Referee in the spotlight, chances at both ends

Controversy lingered inside the box too. Australia appealed for handball when a weak header from close range struck Rabia, the ball appearing to make contact with his arm as he challenged. The defender’s arm position and the ricochet sparked immediate protests. The referee, Nestor, simply tapped his own arm and waved play on.

While that unfolded, Volpato was dragged down by Havez at the back post, another incident that might have drawn a whistle on another night. Again, nothing. The sense that decisions were tilting the wrong way only deepened.

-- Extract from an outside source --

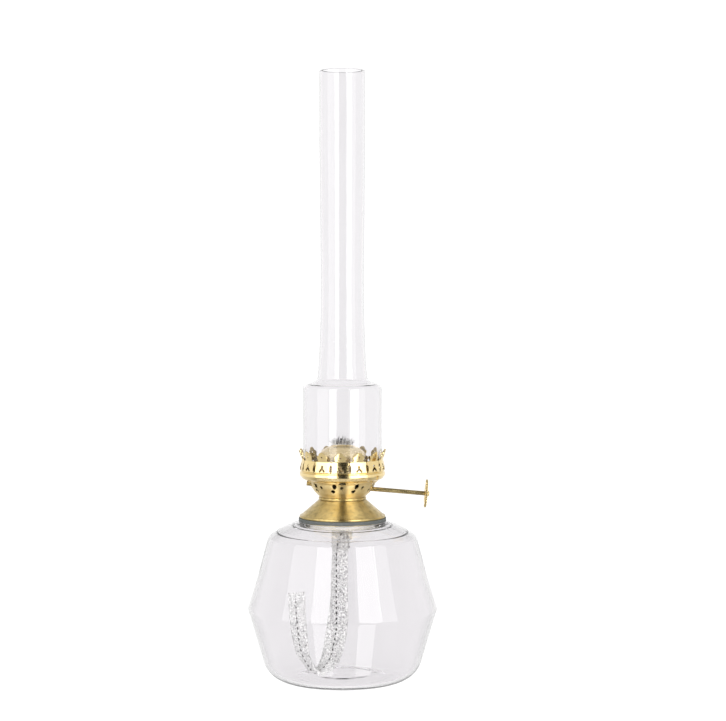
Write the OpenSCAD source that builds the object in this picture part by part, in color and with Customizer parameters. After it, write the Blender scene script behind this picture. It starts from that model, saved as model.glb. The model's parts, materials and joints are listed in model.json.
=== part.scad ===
// Oil lamp: a clear glass font with a ridge round its belly, a brass flat-wick burner that
// screws into the font's neck, and a clear glass chimney held by the burner's petalled gallery.
// Millimetres, +Z up. The origin is on the table, under the middle of the lamp. The winder's
// knob points along +X, and the front of the lamp faces -Y.

/* [Font] */
// Radius where the font's lower wall would meet the table
base_r = 41.1; // [40:0.1:43]
// Radius of the rounded edge between the wall and the base
base_round = 14.5; // [12:0.5:15]
// Largest radius of the font, at its ridge
ridge_r = 53; // [51:0.5:55]
// Height of the ridge above the table
ridge_z = 40; // [37:0.1:42]
// Radius of the shoulder's edge
shoulder_r = 41.3; // [40:0.1:43]
// Height of the shoulder's edge
shoulder_z = 80; // [78:0.5:81]
// Height of the neck's rim
rim_z = 88.3; // [88:0.1:89]
// Thickness of the glass wall
glass_t = 2.6; // [2:0.1:3]

/* [Screw neck] */
// Middle radius of the burner's thread
thread_r = 17.5; // [17:0.1:17.8]
// Depth of the thread, from crest to root
thread_depth = 1; // [0.8:0.1:1.1]
// Height gained in one turn of the thread
thread_pitch = 2.5; // [2:0.5:3]
// Play between the two threads
thread_play = 0.25; // [0.22:0.01:0.3]

/* [Burner] */
// Radius of the rolled edge at the foot of the burner's cone
cone_foot_r = 23.9; // [23.5:0.1:24.3]
// Height of the top of the cone
cone_top_z = 100.7; // [100:0.1:101.2]
// Radius of the top of the cone
cone_top_r = 13.2; // [13:0.1:13.5]
// Width of the flat wick
wick_w = 12; // [11.5:0.1:12.2]
// Thickness of the wick
wick_t = 2; // [1.8:0.1:2.1]
// Height of the wick's lit end
wick_top_z = 134.5; // [133:0.5:136]
// Height of the top of the dome's slot
dome_top_z = 130.8; // [130.6:0.1:131.2]
// Number of petals round the gallery
petals = 14; // [12:1:16]
// Number of groups of air holes round the basket
hole_groups = 9; // [7:1:9]

/* [Winder] */
// Downward tilt of the winder's spindle towards its knob, in degrees
spindle_tilt = 4.9; // [4:0.1:5]
// Diameter of the spindle
spindle_d = 2.4; // [2.3:0.1:2.4]
// Diameter of the knob
knob_d = 15.7; // [14:0.1:18]
// Scallops round the edge of the knob
knob_scallops = 24; // [16:1:30]

/* [Chimney] */
// Outside radius of the chimney's wide base
chimney_base_r = 22; // [21.8:0.1:22]
// Outside radius of the chimney's tube at the top
chimney_top_r = 12.8; // [12.4:0.1:13.2]
// Height of the step between the base and the tube
chimney_step_z = 165.2; // [163:0.1:168]
// Height of the chimney's top
chimney_top_z = 338; // [330:1:345]

/* [Hidden] */
$fn = 72;

brass = [0.86, 0.74, 0.46];
clear_glass = [0.90, 0.92, 0.92, 0.35];
cotton = [0.90, 0.90, 0.88];

// Font: a shallow hollow under the base leaves a flat ring to stand on
floor_t = 4;
hollow_r = 24;
hollow_h = 1.5;
waist = [47.2, 58];          // a point of the upper wall, which is slightly hollow
crown = [33.8, 85.2];        // a point of the shoulder, which is slightly domed
rim_r = 25.2;
neck_bore_r = 20;
neck_lip_h = 3.6;
wall_slope = (ridge_r - base_r) / ridge_z;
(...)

Five minutes of added time were announced, a number that felt miserly given the three‑minute hydration break, the goal, the stoppages, and Egypt’s persistent gamesmanship. Australia pushed through the extra minutes, still the side more likely to score, still one pass or one touch away from turning pressure into something tangible.

Egypt, though, had exactly what they wanted: a lead, a stop-start tempo, and a referee seemingly happy to let the clock bleed.

The game remained there for Australia, still “gettable” as the interval arrived. But the margin for error had vanished. One more moment of slack defending, one more missed chance, and that cheap goal from a set piece could end up defining far more than just a frustrating first half.